Former Ravens running back Jamal Lewis, who missed the 2001 season after tearing his left ACL in training camp, said the challenge for Webb will be "more mental than anything else.
"It's all about your mindset," said Lewis, who played every game and rushed for 1,327 yards and six touchdowns in his first season back. "What mindset are you in when you are ready to step back on the field? That's the difference, I think, in how a player goes back out and performs. … You need to be mentally strong and say, 'Hey, I'm back to my old self.'"
Lewis said he was fully healthy when the 2002 season began and he believes Webb can play at a high level this season, too. He cautioned, though, that there are no guarantees when it comes to knee injuries, even today.
If Webb needs a reminder of this, he can call his former teammate Domonique Foxworth (Maryland), a fellow cornerback who tore his right ACL in training camp in 2010 and was never the same player.
What's next for Webb?
On Thursday, Webb's activity in 11-on-11 team drills was limited to taking a knee and high-fiving teammates. Ravens coach John Harbaugh said Webb is able to do more than what the doctors and trainers are letting him do, but they feel there is no need to push it.
"It's reasonable that he would be playing against Denver with the state of ACL surgery and recovery," Harbaugh said. "That's definitely our target. I think he's got a very good chance to get back and play in the preseason at some point in time, but it's not the most important thing."

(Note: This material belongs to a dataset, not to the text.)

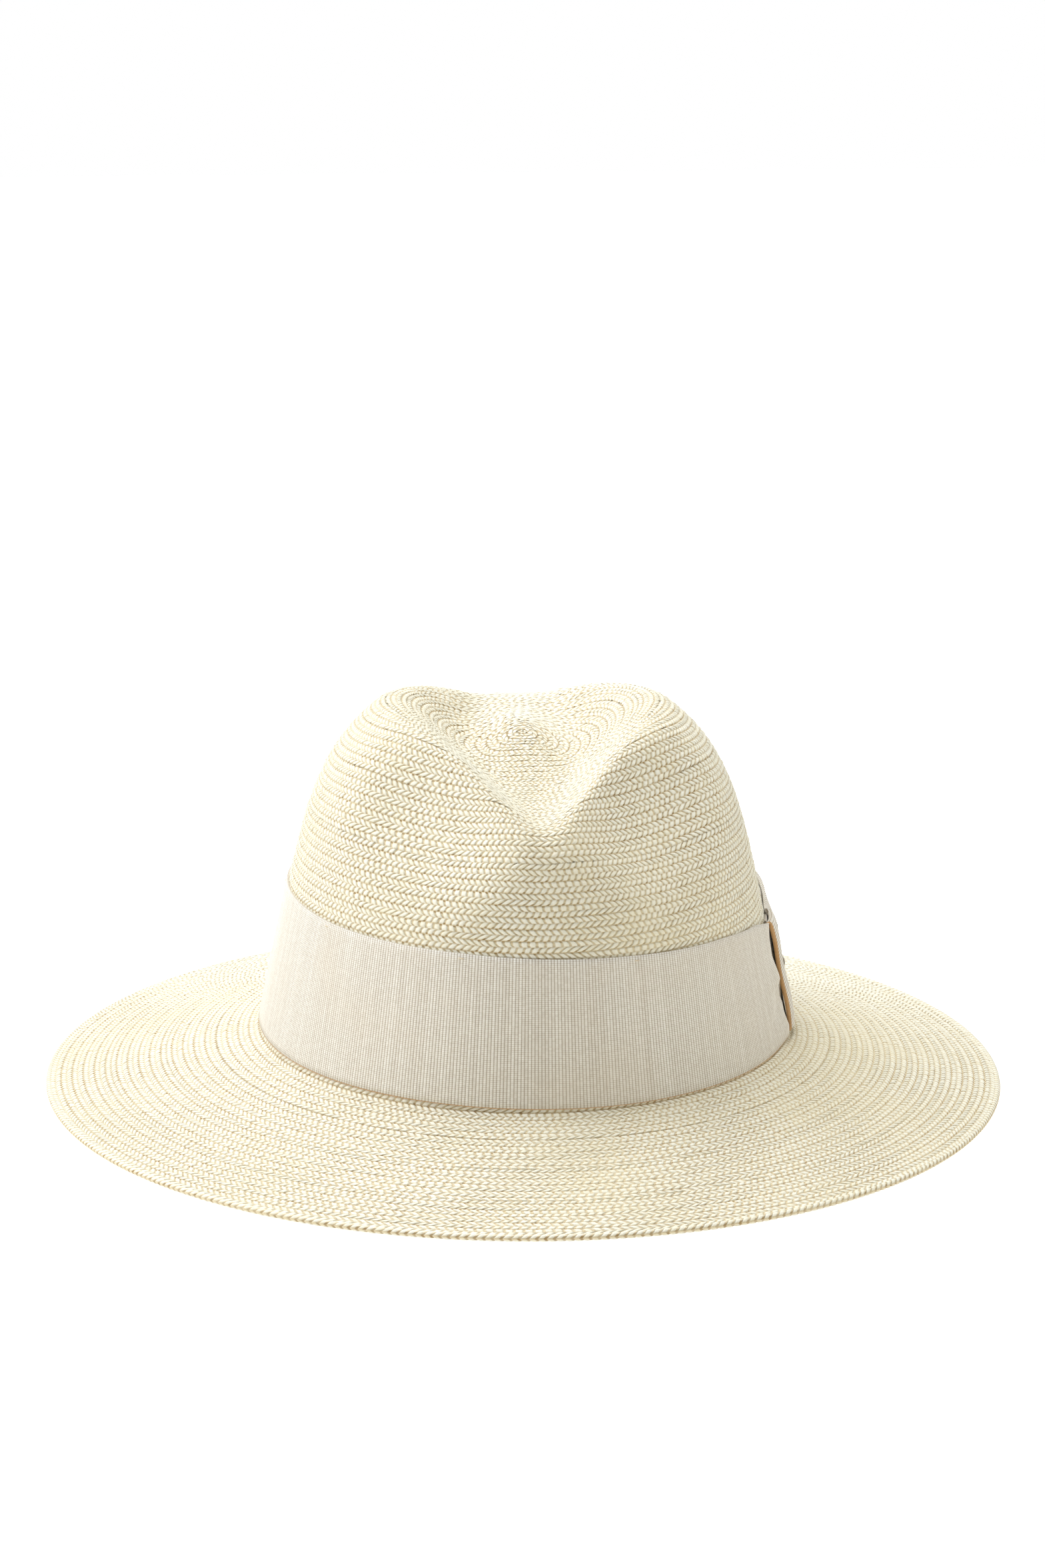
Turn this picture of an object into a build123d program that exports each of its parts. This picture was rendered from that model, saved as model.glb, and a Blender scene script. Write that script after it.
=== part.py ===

Webb said his surgically repaired knee feels good, but he didn't set a timetable for his return.
"I'm just going to keep listening to the trainers, taking it slow — you know, easing my way back into practice," Webb said. "Hopefully I'll be there for the first game."
Given what Peterson was able to do, many outside the Castle will not only expect Webb to be there, but for him to play as well as — if not better than — he did before he shredded that knee ligament.
Asked whether he feels he can physically do all the things he did before his latest injury, Webb flashed a sly grin and said, "I think I can be Lardarius Webb again."